= Diego (bishop of León) =

Diego was the Bishop of León from 1112 or 1113 until his deposition in 1130. He succeeded his uncle Pedro, whose episcopate, and life, had ended in exile after the Battle of Candespina (1111). After a brief usurpation by Archbishop Maurice of Braga, Diego was elected to replace Pedro.

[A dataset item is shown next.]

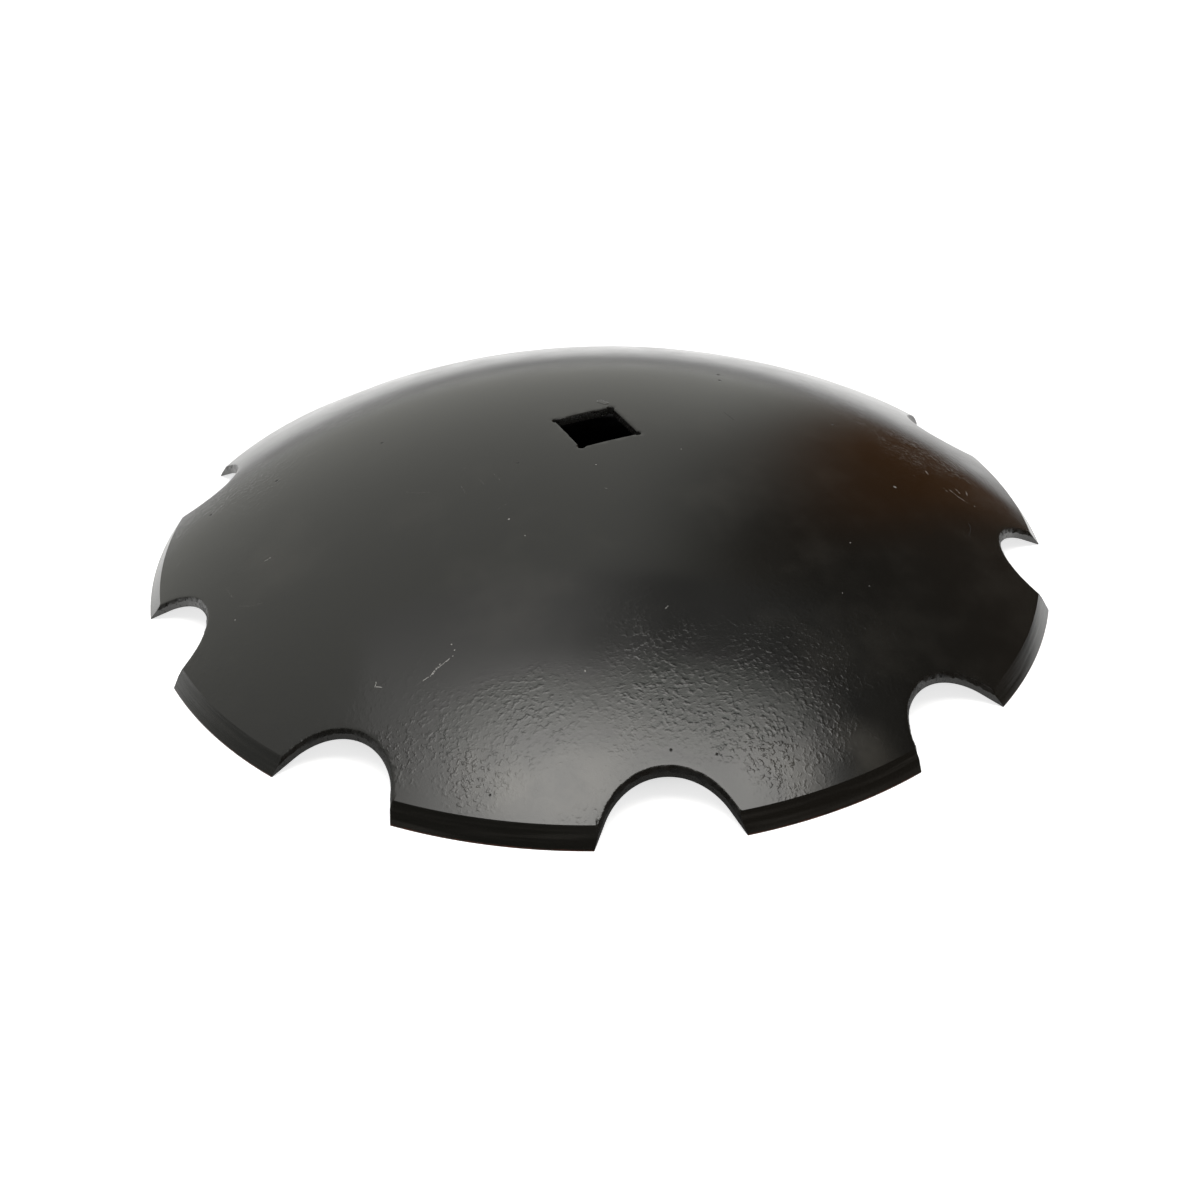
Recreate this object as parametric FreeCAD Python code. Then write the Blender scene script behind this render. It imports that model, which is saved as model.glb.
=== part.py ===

Diego spent much of his episcopate repairing his diocese from the damage wrought by the civil war between the supporters of Queen Urraca and Alfonso the Battler. There is evidence from 1120 and from a royal charter of 4 November 1123 of Diego "exploiting new sources of revenue, restoring the property of the chapter and the ecclesiastical routine of the cathedral, settling a dispute with his chapter." He continued his uncle's struggle for independence from the archdiocese of Toledo, at which he was not initially successful. In 1121 Pope Calixtus II declared León a suffragan of Toledo. In 1125 Honorius II confirmed it, but by 1130 Diego had succeeded in getting this decision reversed and regained his prior exemption. He did not have it for long. He was deposed by a synod held in Carrión de los Condes in 1130, probably at the instigation of his Toledan opponents. His successor, Arias, was illegally consecrated by the archbishop of Toledo.